The band developed a 90-minute set entirely performed on acoustic instruments, and after three days of rehearsal, debuted the set over two shows at Slim's in San Francisco just before the launch of the Mötley Crüe tour. Given the strength of the two shows, four additional dates were booked during gaps in the tour, and the July 2 show at the Trocadero Theatre in Philadelphia, was selected for recording for a potential live album, at Wheat's suggestion. The tapes from the show sat unused for two months, until a live performance of "Signs", recorded at WAAF in Boston, had become a big hit at that station The other co-manager Cliff Burnstein convinced Geffen Records to release the live recordings from the Trocadero show. Initially envisioned as an EP, the band convinced Geffen to release it as a full LP.

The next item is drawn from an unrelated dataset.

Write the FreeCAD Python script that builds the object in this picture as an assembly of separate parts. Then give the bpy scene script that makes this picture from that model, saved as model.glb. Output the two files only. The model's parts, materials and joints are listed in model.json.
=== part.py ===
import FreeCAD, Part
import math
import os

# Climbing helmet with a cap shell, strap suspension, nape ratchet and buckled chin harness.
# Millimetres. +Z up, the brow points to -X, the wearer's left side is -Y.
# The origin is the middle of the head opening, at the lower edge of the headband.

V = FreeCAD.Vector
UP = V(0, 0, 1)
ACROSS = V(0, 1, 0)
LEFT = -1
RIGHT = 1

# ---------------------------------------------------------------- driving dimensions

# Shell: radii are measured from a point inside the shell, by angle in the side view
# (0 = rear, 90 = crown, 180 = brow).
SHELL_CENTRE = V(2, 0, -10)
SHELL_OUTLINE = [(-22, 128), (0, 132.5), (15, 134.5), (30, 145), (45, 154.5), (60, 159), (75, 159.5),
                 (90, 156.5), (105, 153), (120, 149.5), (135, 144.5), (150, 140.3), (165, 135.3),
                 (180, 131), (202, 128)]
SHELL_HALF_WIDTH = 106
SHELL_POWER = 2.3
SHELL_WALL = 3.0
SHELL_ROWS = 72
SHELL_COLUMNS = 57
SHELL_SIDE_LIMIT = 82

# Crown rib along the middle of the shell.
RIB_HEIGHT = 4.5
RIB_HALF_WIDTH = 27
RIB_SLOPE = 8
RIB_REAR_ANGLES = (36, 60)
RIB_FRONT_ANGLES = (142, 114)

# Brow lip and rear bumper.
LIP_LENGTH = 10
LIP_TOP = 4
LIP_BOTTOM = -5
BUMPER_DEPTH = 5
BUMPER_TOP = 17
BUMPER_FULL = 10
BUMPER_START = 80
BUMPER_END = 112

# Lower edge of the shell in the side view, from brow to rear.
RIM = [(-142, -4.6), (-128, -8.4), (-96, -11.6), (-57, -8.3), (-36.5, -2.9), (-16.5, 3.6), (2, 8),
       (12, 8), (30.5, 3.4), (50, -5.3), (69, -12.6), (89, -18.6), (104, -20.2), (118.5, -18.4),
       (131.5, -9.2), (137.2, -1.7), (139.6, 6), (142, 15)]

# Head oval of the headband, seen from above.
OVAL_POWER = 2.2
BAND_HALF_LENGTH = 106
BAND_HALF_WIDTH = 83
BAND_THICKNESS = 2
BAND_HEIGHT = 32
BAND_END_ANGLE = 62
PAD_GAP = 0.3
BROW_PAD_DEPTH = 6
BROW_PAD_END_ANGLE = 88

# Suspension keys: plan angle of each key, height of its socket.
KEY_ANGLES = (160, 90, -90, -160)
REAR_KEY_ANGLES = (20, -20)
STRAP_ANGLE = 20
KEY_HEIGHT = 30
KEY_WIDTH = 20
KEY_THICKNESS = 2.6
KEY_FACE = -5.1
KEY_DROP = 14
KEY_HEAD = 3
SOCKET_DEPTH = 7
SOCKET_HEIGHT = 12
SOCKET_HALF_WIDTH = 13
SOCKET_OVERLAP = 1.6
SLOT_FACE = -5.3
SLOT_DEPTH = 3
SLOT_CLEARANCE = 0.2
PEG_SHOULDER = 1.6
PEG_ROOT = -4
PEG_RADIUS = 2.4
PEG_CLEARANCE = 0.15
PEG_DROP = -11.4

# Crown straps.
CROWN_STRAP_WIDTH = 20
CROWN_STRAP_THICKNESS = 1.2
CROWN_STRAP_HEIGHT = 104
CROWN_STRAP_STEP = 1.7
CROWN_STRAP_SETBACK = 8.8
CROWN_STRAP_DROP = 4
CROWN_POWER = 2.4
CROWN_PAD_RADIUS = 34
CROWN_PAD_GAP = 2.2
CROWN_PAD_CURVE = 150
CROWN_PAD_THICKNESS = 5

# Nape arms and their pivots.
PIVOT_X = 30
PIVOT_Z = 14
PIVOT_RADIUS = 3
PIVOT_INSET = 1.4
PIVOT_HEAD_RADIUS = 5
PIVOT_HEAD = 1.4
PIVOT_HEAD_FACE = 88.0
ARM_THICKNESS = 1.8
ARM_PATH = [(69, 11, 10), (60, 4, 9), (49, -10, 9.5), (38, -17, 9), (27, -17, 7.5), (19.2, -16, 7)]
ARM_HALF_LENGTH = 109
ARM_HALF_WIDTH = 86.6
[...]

In reviewing the tapes, Wheat's acoustic bass playing did not record well, so he re-recorded his parts in the studio, the only overdub work done on the original live recordings. It was decided to title the album Five Man Acoustical Jam in honor of the Five Man Electrical Band, who had originally performed the song "Signs" that Tesla covered on the album. The album was released on November 9, 1990.

==Track listing==

| No. | Title | Writer(s) | Original artist | Length |
|---|---|---|---|---|
| 1. | "Comin' Atcha Live/Truckin'" | Tesla / Garcia, Weir, Lesh, Hunter | Original song / Grateful Dead | 7:23 |
| 2. | "Heaven's Trail (No Way Out)" | Keith, Skeoch |  | 4:41 |
| 3. | "The Way It Is" | Hannon, Keith, Luccketta, Skeoch |  | 6:35 |
| 4. | "We Can Work It Out" | Lennon, McCartney | The Beatles | 2:09 |
| 5. | "Signs" | Emmerson | Five Man Electrical Band | 3:15 |
| 6. | "Gettin' Better" | Hannon, Keith |  | 3:30 |
| 7. | "Before My Eyes" | Hannon, Keith, Luccketta, Skeoch |  | 6:06 |
| 8. | "Paradise" | Hannon, Keith, Wheat |  | 5:49 |
| 9. | "Lodi" | Fogerty | Creedence Clearwater Revival | 2:51 |
| 10. | "Mother's Little Helper" | Jagger, Richards | The Rolling Stones | 3:47 |
| 11. | "Modern Day Cowboy" | Hannon, Keith, Skeoch |  | 6:09 |
| 12. | "Love Song" | Hannon, Keith |  | 9:54 |
| 13. | "Tommy's Down Home" | Skeoch |  | 2:04 |
| 14. | "Down Fo' Boogie" | Keith, Skeoch |  | 3:21 |
| Total length: |  |  |  | 67:34 |

==Personnel==
Tesla
- Jeff Keith – vocals, tambourine
- Tommy Skeoch – 6 & 12-string guitars, backing vocals
- Frank Hannon – 6-string & electric guitar, bottleneck guitar, blues harp, piano, organ, backing vocals
- Brian Wheat – hofner bass, piano, backing vocals
- Troy Luccketta – drums, percussion

Production
- Dan McClendon - engineer, producer
- Mike Beyer - engineer
- David Hewitt - engineer

==Charts==

| Chart (1990) | Peak position |
|---|---|
| Australian Albums (ARIA) | 145 |
| Canada Top Albums/CDs (RPM) | 63 |
| Finnish Albums (The Official Finnish Charts) | 26 |
| Japanese Albums (Oricon) | 65 |
| UK Albums (OCC) | 59 |
| US Billboard 200 | 12 |

==Certifications==

| Region | Certification | Certified units/sales |
| Canada (Music Canada) | Gold | 50,000^{^} |
| United States (RIAA) | Platinum | 1,000,000^{^} |
^{^} Shipments figures based on certification alone.